NZ: We’ve been really into hypnotherapy tapes. We’ve been into a lot of spoken-word religious material in the past– just these deeply ego-ed voices. But, with hypnotherapy, the ego disappears– it has this relaxing effect independent of what someone’s saying. We’re interested in that un-self-consciousness. In a bizarre way, it keeps things grounded. There’s always this element of not knowing where you stand that you can hear in almost any voice. It’s a universal quality.

And we have a vast collection of these tiny little musical fragments– like analog synth demos– that are very dated, but we never knew what to do with them. It’s really hard to use them without sounding like genres that everybody’s familiar with. But I think we finally started to crack the code and figured out how to use them in a way that satisfies us. Like, we have this incredible collection of brass sounds, so we kind of have a brass section going.

PDJ: Yeah, it seems to be developing more into the sounds from traditional pop-rock history– like, actual drum sounds. We’re starting to make sense of what to do with something that’s reached a critical mass.

One comment

I just love hearing the way they think:

But I think we finally started to crack the code and figured out how to use them in a way that satisfies us.
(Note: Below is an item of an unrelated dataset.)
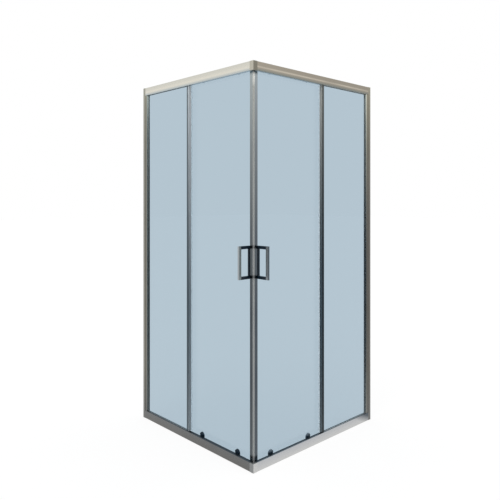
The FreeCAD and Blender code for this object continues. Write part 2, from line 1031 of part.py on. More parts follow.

Like, we have this incredible collection of brass sounds, so we kind of have a brass section going.

Sooo good! Can’t wait for more. Can’t WAIT.

The Books + Radio Lab = indication that there is still LOTS of room for progress in audio. I feel like even the most experimental musical acts these days are not pushing the medium — where medium=sound, not medium=music — very far. They’re playing in a pretty well-understood sandbox.

And ooh! Wouldn’t a “radio drama” done in the precisely-engineered, super-textured style of The Books/Radio Lab be a WONDER? You’d focus on storytelling — not in that odd, abstract way that songs sometimes tell stories, but really directly — but you’d still use buckets of music, tone & texture along the way.